I'm talking with a few other dudes like Domo [Genesis] and I really want to do a track with Tyler. He's a tricky one, man, 'cause he has his hands in a lot of jars and he’s very particular about who he works with and when he works with people. We've been pals for quite some time. He knows I’m here. He knows I’m around.
What about the Weeknd? You guys played an impromptu show together recently.
Yeah, me and the Weeknd have talked a bunch about things. There are some potential ideas he had and I’m all game for it. It might be too soon to say exactly what, but I’d say we will connect on some things.
Any plans to play live again with the Infinity Band?
I’m not sure about the Infinity Band. It's really hard to get all my musicians in one space together. I feel like every time I have a time to do that show, it’s like asking and begging for favors and I hate doing that. Unfortunately, it's gotta be a bigger band than a trio. But I might do it if the situation presented itself.
What can you tell me about the new album?
I know people are looking forward to it. I think it's different than the last thing (Cosmogramma). I feel like there’s more stuff for the club in this one than the last one. But at the same time, I feel like there’s headphone music, so it helps that there’s enough of both.
How did your writing and recording process differ making Until the Quiet Comes compared to Cosmogramma?
I always try to set challenges for myself when it comes to putting records together because I don’t want to say the same things twice. So that's one of the bigger things and obviously I just want to be a better musician. With Cosmogramma, I felt I had to prove myself a little bit more and had to remove myself from the scene a little bit because people would say things about what they thought I did and their perceived idea of what I did. It’s frustrating to be lumped into categories. I felt like I had to make a statement to separate myself.
While Erykah Badu and Thom Yorke are the bigger names that appear on this album, and Yorke was on Cosmogramma as well, one constant since 1983 has been Laura Darlington. What's your connection with her?
Laura is a funny one because she embodies a part of the sound I gravitate toward a lot. It's this innocent sound and she reminds me a lot of my favorite vocalists, like a bit of Beth Gibbons, Trish Keenan, and them. Laura's got her own thing.
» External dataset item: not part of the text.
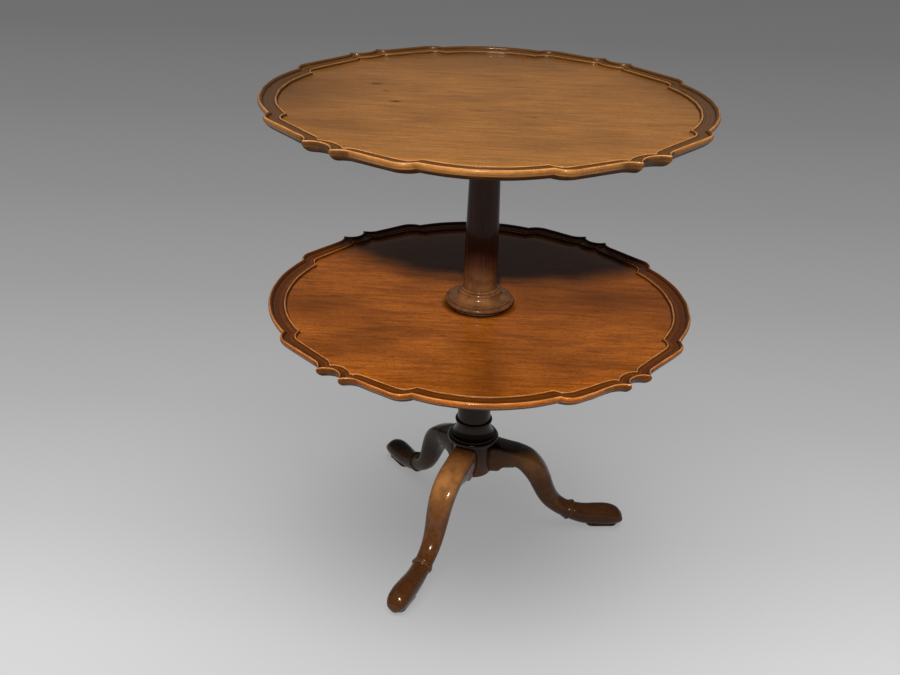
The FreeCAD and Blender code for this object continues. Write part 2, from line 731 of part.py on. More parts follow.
def tongue_corners(clearance):
    """Plan of the dovetail tongue, grown by a clearance and run on past the drum's face."""
    inner = "drum_radius - tongue_depth - " + clearance
    outer = "drum_radius + tongue_root"
    return [
        straight(inner, "-tongue_end / 2 - " + clearance),
        straight(outer, "-tongue_neck / 2 - " + clearance),
        straight(outer, "tongue_neck / 2 + " + clearance),
        straight(inner, "tongue_end / 2 + " + clearance),
    ]


def leg_section(station, rise=0.0):
    """A closed section: flat crowned top, bowed cheeks and a narrower underside."""
    top_x, top_z, under_x, under_z, width, flat_top, flat_under = station
    upward = Vector(top_x - under_x, 0, top_z - under_z).normalize()
    top = Vector(top_x, 0, top_z) + upward * rise
    under = Vector(under_x, 0, under_z) - upward * rise
    crown = upward * (CROWN_SHARE * width)
    widest = top + (under - top) * SIDE_WIDEST_SHARE
    half = Vector(0, width / 2 + rise, 0)
    corner, foot = half * flat_top, half * flat_under
    edges = [
        Part.Arc(top - crown - corner, top, top - crown + corner),
        Part.Arc(top - crown + corner, widest + half, under + crown + foot),
        Part.Arc(under + crown + foot, under, under + crown - foot),
        Part.Arc(under + crown - foot, widest - half, top - crown - corner),
    ]
    return Part.Wire([edge.toShape() for edge in edges])


def root_section(reach, top, under, width):
    """A nearly square section of the leg's root, flat underneath."""
    half_top, half_under = width * ROOT_TOP_SHARE / 2, width * ROOT_UNDER_SHARE / 2
    left, right = Vector(reach, -half_top, top), Vector(reach, half_top, top)
    crown = Vector(0, 0, CROWN_SHARE * width)
    cheek = under + (top - under) * (1 - SIDE_WIDEST_SHARE)
    foot_left, foot_right = Vector(reach, -half_under, under), Vector(reach, half_under, under)
    edges = [
        Part.Arc(left - crown, Vector(reach, 0, top), right - crown),
        Part.Arc(right - crown, Vector(reach, width / 2, cheek), foot_right),
        Part.LineSegment(foot_right, foot_left),
        Part.Arc(foot_left, Vector(reach, -width / 2, cheek), left - crown),
    ]
    return Part.Wire([edge.toShape() for edge in edges])


def leg_station(shares):
    """A station's shares as real sizes."""
    start = size("limb_start")
    span = size("leg_reach") - start
    top_x, top_z, under_x, under_z, width, flat_top, flat_under = shares
    return (
        start + span * top_x,
        size("leg_crown") * top_z,
        start + span * under_x,
        size("leg_crown") * under_z,
        size("leg_width") * width,
        flat_top,
        flat_under,
    )


def leg_blank():
    """The carved leg without its tongue: root, curved limb, ankle ring and foot with its pad.

    The root runs back to the stem's axis and is then scribed to the drum."""
    width, crown = size("leg_width"), size("leg_crown")
    lobe, rise = size("leg_lobe_reach"), size("lobe_rise_reach")
    limb_stations = [leg_station(shares) for shares in LIMB_STATION_SHARES]
    foot_stations = [leg_station(shares) for shares in FOOT_STATION_SHARES]
    root = Part.makeLoft([
        root_section(0, crown, size("leg_seat"), width),
        root_section(lobe, crown * ROOT_LOBE_CROWN_SHARE, size("leg_seat"), width),
        root_section(rise, crown * ROOT_END_CROWN_SHARE, size("lobe_top"), width),
        root_section(size("limb_start"), crown * ARM_END_CROWN_SHARE, size("lobe_top"), width),
        leg_section(limb_stations[0]),
    ], True, True)
    limb = Part.makeLoft(
        [leg_section(station) for station in limb_stations + foot_stations], True, False
    )
    near, far = limb_stations[-1], foot_stations[0]
    rings = []
    for share, rise_share in zip(COLLAR_STATION_SHARES, COLLAR_RISE_SHARES):
        between = [a + (b - a) * share for a, b in zip(near, far)]
        rings.append(leg_section(between, size("leg_collar_rise") * rise_share))
    collar = Part.makeLoft(rings, True, True)
    pad_top = Vector(0, 0, size("foot_pad_height") + size("cut_overrun"))
    toe, heel, pad = size("pad_toe"), size("pad_heel"), size("foot_pad_radius")
    outline = Part.Wire([
        Part.Arc(Vector(toe, -pad, 0), Vector(toe + pad, 0, 0), Vector(toe, pad, 0)).toShape(),
        Part.LineSegment(Vector(toe, pad, 0), Vector(heel, pad, 0)).toShape(),
        Part.Arc(Vector(heel, pad, 0), Vector(heel - pad, 0, 0), Vector(heel, -pad, 0)).toShape(),
        Part.LineSegment(Vector(heel, -pad, 0), Vector(toe, -pad, 0)).toShape(),
    ])
    pad_solid = Part.Face(outline).extrude(pad_top)
    drum = Part.makeCylinder(
        size("drum_radius") + size("fitting_clearance"), size("overall_height")
    )
    return root.fuse([limb, collar, pad_solid]).cut(drum).removeSplitter()


def leg(label, azimuth):
    """A leg with its dovetail tongue and two pilot holes for the plate's screws."""
    blank = document.addObject("Part::Feature", label + "_blank")
    blank.Shape = leg_blank()
    body = new_body(label)
    body.BaseFeature = blank
    document.recompute()
    sketch = new_sketch(body, label + "_tongue_outline", "XY_Plane", "leg_seat")
    draw_outline(sketch, tongue_corners("0"))
    tongue = body.newObject("PartDesign::Pad", label + "_tongue")
    tongue.Profile = sketch
    bind(tongue, Length="tongue_height")
    for name, reach in (("inner", "spider_screw_inner"), ("outer", "spider_screw_outer")):
        sketch = new_sketch(body, "%s_%s_circle" % (label, name), "XY_Plane", "leg_seat")
        draw_circle(sketch, reach, "screw_hole_radius")
        pilot = body.newObject("PartDesign::Pocket", "%s_%s_pilot" % (label, name))
        pilot.Profile = sketch
        pilot.Reversed = True
        bind(pilot, Length="leg_lobe_step + spider_screw_length")
    body.Placement = Placement(Vector(0, 0, 0), Rotation(UP, azimuth))
    return body


# Iron plate under the drum


def spider_plate():
    """A three-armed plate, its arms stepped up to follow the legs' undersides."""
    body = turned("spider_plate", [
        straight("screw_hole_radius", "spider_under"),
        straight("spider_hub_radius", "spider_under"),
        straight("spider_hub_radius", "leg_seat"),
        straight("screw_hole_radius", "leg_seat"),
    ])
    sketch = new_sketch(body, "arm_outline", "XZ_Plane")
    draw_outline(sketch, [
        straight("spider_hub_radius / 2", "spider_under"),
        straight("leg_lobe_reach + spider_thickness / 2", "spider_under"),
        straight("lobe_rise_reach + spider_thickness / 2", "outer_screw_under"),
        straight("spider_arm_reach", "outer_screw_under"),
        straight("spider_arm_reach", "lobe_top"),
        straight("lobe_rise_reach", "lobe_top"),
        straight("leg_lobe_reach", "leg_seat"),
        straight("spider_hub_radius / 2", "leg_seat"),
    ])
    arm = body.newObject("PartDesign::Pad", "arm")
    arm.Profile = sketch
    arm.Midplane = True
    bind(arm, Length="spider_arm_width")
    repeat_round(body, arm, "arms", 3)
    for name, reach, under, top in spider_screws():
        corners = hole_corners(reach, under, top)
        hole = upright_turning(body, "PartDesign::Groove", name + "_hole", reach, corners)
        repeat_round(body, hole, name + "_holes", 3)
    sketch = new_sketch(body, "centre_sink_outline", "XZ_Plane")
    draw_outline(sketch, [
        straight("0", "spider_under - cut_overrun"),
        straight("screw_sink_radius", "spider_under - cut_overrun"),
        straight("screw_sink_radius", "spider_under"),
        straight("screw_hole_radius", "spider_under + screw_head_depth"),
        straight("0", "spider_under + screw_head_depth"),
    ])
    sink = body.newObject("PartDesign::Groove", "centre_sink")
    sink.Profile = sketch
    sink.ReferenceAxis = (sketch, ["V_Axis"])
    sink.Angle = 360
    body.Placement = Placement(Vector(0, 0, 0), Rotation(UP, size("leg_azimuth")))
    return body


def spider_screws():
    """The two screws of an arm: name, distance from the axis, underside and top of the plate."""
    return [
        ("inner_screw", "spider_screw_inner", "spider_under", "leg_seat"),
        ("outer_screw", "spider_screw_outer", "outer_screw_under", "lobe_top"),
    ]


def leg_screws():
    """Two screws in each arm of the plate, up into the legs."""
    body = new_body("spider_leg_screws")
    for name, reach, under, _ in spider_screws():
        corners = screw_corners(reach, under, under + " + spider_screw_length")
        screw = upright_turning(body, "PartDesign::Revolution", name, reach, corners)
        repeat_round(body, screw, name + "s", 3)
    body.Placement = Placement(Vector(0, 0, 0), Rotation(UP, size("leg_azimuth")))
    return body


lower = ("lower_block_under", "lower_board_under")
upper = ("upper_block_under", "upper_board_under")
pieces = [
    pillar(),
    leg("leg_front", size("leg_azimuth") - 120),
    leg("leg_right", size("leg_azimuth")),
    leg("leg_back", size("leg_azimuth") + 120),
    spider_plate(),
    leg_screws(),
    turned("spider_pillar_screw", screw_corners("0", "spider_under",
                                                "spider_under + pillar_screw_length")),
    washer("lower_washer", "journal_bore", "pillar_collar_edge", "pillar_shoulder", lower[0]),
    block("lower_block", "lower_block_radius", "journal_bore", "lower_screw_circle", *lower),
    block_screws("lower_block_screws", "lower_screw_circle", *lower),
    tier("lower_tier", "lower_tier_radius", LOWER_ANGLES, "lower_tier_height", "journal_bore",
         "lower_screw_circle"),
    washer("seat_washer", "journal_bore", "seat_washer_radius", "seat_floor", "column_foot"),
    column(),
    washer("upper_washer", "pivot_bore", "column_collar_edge", "column_shoulder", upper[0]),
    block("upper_block", "upper_block_radius", "pivot_bore", "upper_screw_circle", *upper),
    block_screws("upper_block_screws", "upper_screw_circle", *upper),
    keeper_screw(),
    tier("upper_tier", "upper_tier_radius", UPPER_ANGLES, "overall_height", "",
         "upper_screw_circle"),
]
keeper_hole(document.getObject("upper_block"))
document.recompute()

for item in document.Objects:
    if {"Invalid", "Error"} & set(item.State):
        raise RuntimeError("%s was not made: %s" % (item.Label, item.State))
for piece in pieces:
    if piece.Shape.isNull() or not piece.Shape.isValid():
        raise RuntimeError("%s has no valid solid" % piece.Label)

os.makedirs("parts", exist_ok=True)
for piece in pieces:
    piece.Shape.exportStep("parts/%s.step" % piece.Label)
    box = piece.Shape.BoundBox
    print("%-22s %d solid(s) %9.0f mm3  z %.1f to %.1f" % (
        piece.Label, len(piece.Shape.Solids), piece.Shape.Volume, box.ZMin, box.ZMax))
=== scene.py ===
import math

import bmesh
import bpy
import numpy as np
from bpy.props import FloatProperty, FloatVectorProperty, IntProperty, PointerProperty
from mathutils import Matrix, Vector


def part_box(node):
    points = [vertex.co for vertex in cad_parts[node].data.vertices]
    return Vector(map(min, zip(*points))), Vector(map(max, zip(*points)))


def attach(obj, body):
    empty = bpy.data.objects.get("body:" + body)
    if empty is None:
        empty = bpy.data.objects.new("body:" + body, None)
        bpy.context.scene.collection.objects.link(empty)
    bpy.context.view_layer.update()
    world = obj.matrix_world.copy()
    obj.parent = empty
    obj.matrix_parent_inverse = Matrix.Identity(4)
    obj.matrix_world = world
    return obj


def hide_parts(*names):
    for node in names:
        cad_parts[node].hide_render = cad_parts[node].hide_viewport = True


bl_info = {
    "name": "Two-tier dumbwaiter table",
    "version": (1, 0, 0),
    "blender": (4, 5, 0),
    "location": "3D View > Sidebar > Table",
    "description": "Carves and finishes the turning pie-crust tiers, stem and cabriole legs",
    "category": "Object",
}

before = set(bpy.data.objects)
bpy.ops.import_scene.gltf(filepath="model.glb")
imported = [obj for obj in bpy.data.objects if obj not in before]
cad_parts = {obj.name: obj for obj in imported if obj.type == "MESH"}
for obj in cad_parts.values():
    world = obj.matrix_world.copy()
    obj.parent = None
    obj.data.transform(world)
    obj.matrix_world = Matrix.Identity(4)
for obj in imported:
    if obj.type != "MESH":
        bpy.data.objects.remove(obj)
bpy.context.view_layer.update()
MILLIMETRE = 0.001
# Clearance round a spigot that a tier turns on
RUNNING_GAP = 0.3 * MILLIMETRE
# How near a mesh's point has to be to share in its neighbour's wear and grime
NEIGHBOUR_REACH = 2 * MILLIMETRE
UPRIGHT_GRAIN = (0, math.pi / 2, 0)
# Pits in leather and metal, in changes a metre, and what rust leaves of a metal's colour
PITS, RUST_SHARES = (900, 900, 900), (0.55, 0.42, 0.34)


def tone(red, green, blue):
    """A colour written as it looks on screen, as the linear values that shaders take."""
    shares = [channel / 255 for channel in (red, green, blue)]
    return tuple(s / 12.92 if s <= 0.04045 else ((s + 0.055) / 1.055) ** 2.4 for s in shares)


def lowest(node):
    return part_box(node)[0].z


def highest(node):
    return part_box(node)[1].z


def reach_of(node):
    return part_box(node)[1].x


def number_field(name, value, description, **kind):
    """A number for the panel."""
    return FloatProperty(name=name, description=description, default=value, **kind)


def length_field(name, metres, description):
    return number_field(name, metres, description, unit="LENGTH")


def mm_field(name, size, description):
    return length_field(name, size * MILLIMETRE, description)


def angle_field(name, radians, description):
    return number_field(name, radians, description, subtype="ANGLE")


def colour_field(name, red, green, blue, description):
    """A colour for the panel, given as it looks on screen."""
    return FloatVectorProperty(name=name, description=description,
                               default=tone(red, green, blue), size=3, subtype="COLOR")


# Carved shapes, as shares of the sizes that the panel lists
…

I am a fan of folk and psychedelic music so I think she really gets that but she also gets the beat thing, too.
Getting back to Badu, is the planned joint album with her actually going to happen?
I’m not sure what’s going to happen anymore because she's so busy, but hopefully we can connect because I'm game for it. To be honest, the only thing that came out of it was the track on my album. We have drafts and sketches of things but I really don't think I can produce and direct an entire album unless we have time to be in the same space for a little while.
We would both have to find the time, and whenever the time comes for her, I’ll drop everything to make it happen. It was funny because I waited a lot and was like, "I'm going to take this track. It’s mine now." [Laughs.]
The drafts and things we did before, we worked together in the same space. It has to be that way and we have to continue that because I just can’t see myself producing her over emails, though I trust she would deliver some awesome shit.
Is that why you haven’t done a lot of full projects for other artists?
I feel like I’m getting to a place where I’m more open to that but a lot of times collaborations sound good on a blog or on paper but it all depends on the chemistry and the magic. Several artists I’ve met and talked to, we want to do an album together and it sounds good to say that. But you know, as much as all rappers and singers have a crazy personality, i have that, too! And it’s all about finding that synergy.